You are underway on course 150 degrees true at 8 knots. Your vessel is making good a course of 166 degrees true and a speed made good of 8.8 knots. What is your set and drift?

- Step 1. Plot out course of 150 degrees true on Radar Plotting Sheet
- Step 2. Measure length of course by using speed of 8 knots and converting into nautical miles via the time, speed, and distance scale
- Step 3. Plot the length of speed on Radar Plotting sheet
- Step 4. Plot out desired course of 166 degrees true on Radar Plotting Sheet
- Step 5. Measure length of course by using speed of 8.8 knots and converting into nautical miles via the time, speed, and distance scale
- Step 6. Connect the two ends of the vectors from the current course to the course made good.
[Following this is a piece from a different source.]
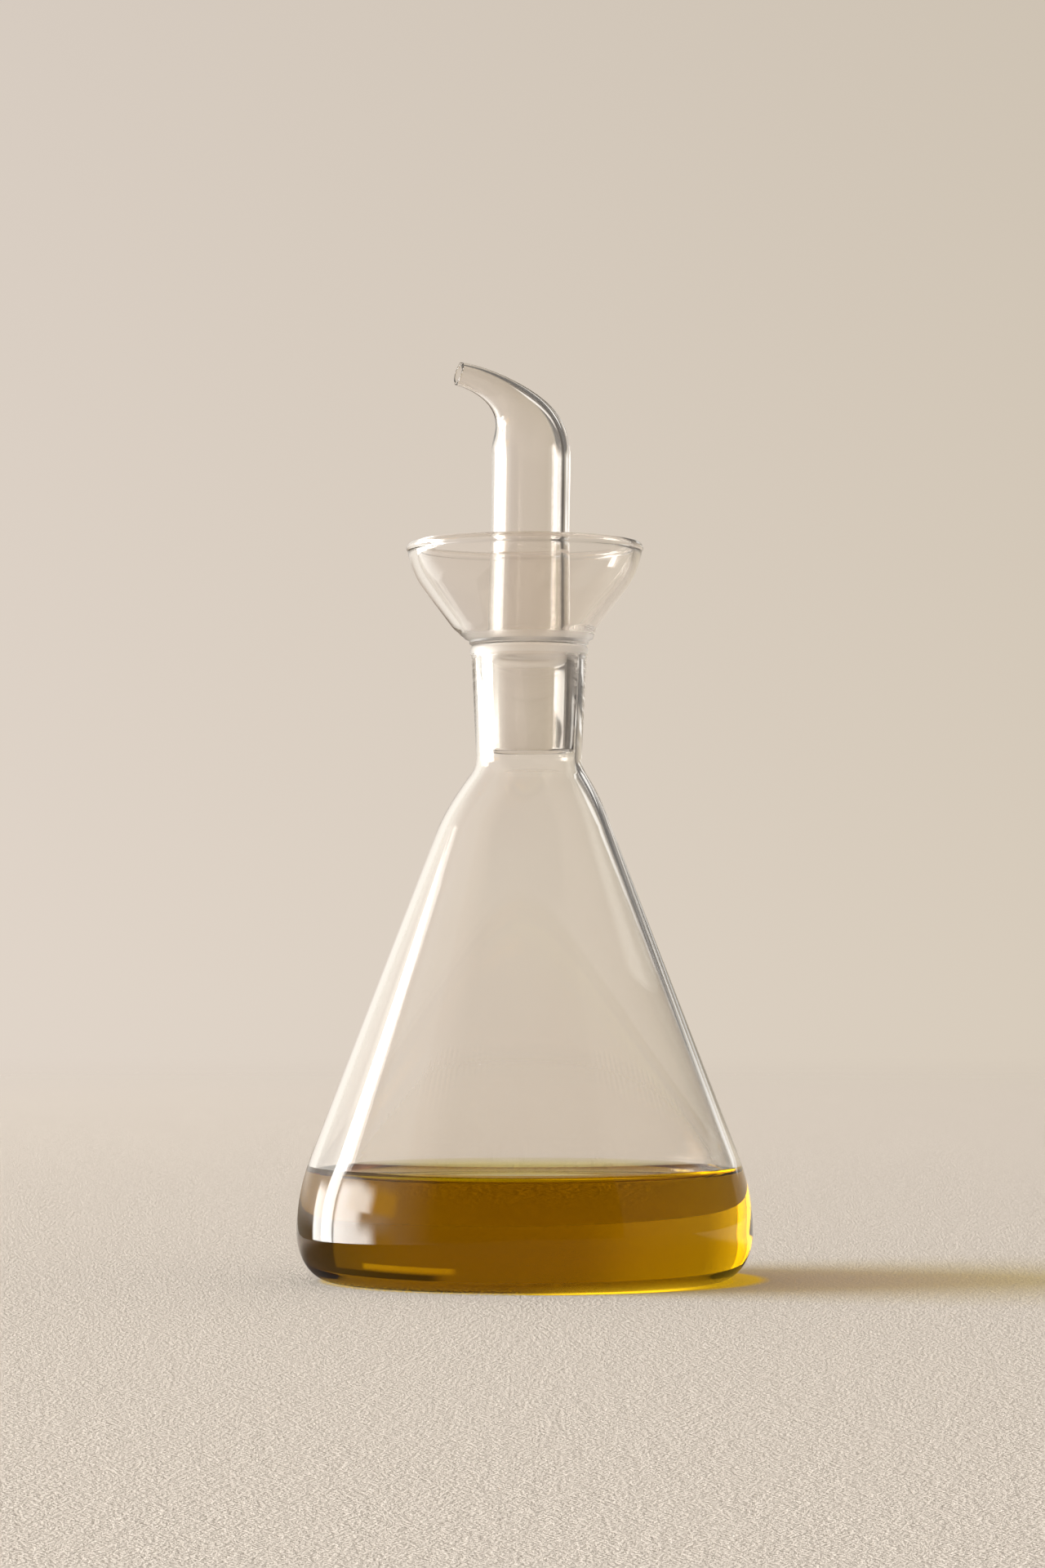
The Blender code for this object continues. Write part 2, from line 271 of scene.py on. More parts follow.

Thus creating your set and drift vector
- Step 7. Using the navigational triangle, place on set and drift vector. Then drag to center crosshairs keeping the same angle and find the degrees on the outer circle
- Step 8. Measure the length of the set and drift vector with the compass. Convert from nautical miles into knots using the time, speed, and distance scale.
- Step 9. Your set is 230 degrees true at a drift of 2.5 knots

== Tools used to calculate ==
To use Navigation Triangles, a navigator need two of them to be able to navigate correctly. Navigation Triangles can be used to find Lines of Positions, Dead Reckoning, ranges, Estimated Positions, Running Fixes and so on. They are also used to connect all the types of fixes to be able to determine a course.

Dividers can be used for the measurement of lengths of lines on a chart and approximating the lengths of non-linear lines on a chart. Dividers can also be turned into a compass by replacing the metal leg of the divider with a piece of lead. A compass can measure and draw arc and circles on charts and maneuvering boards.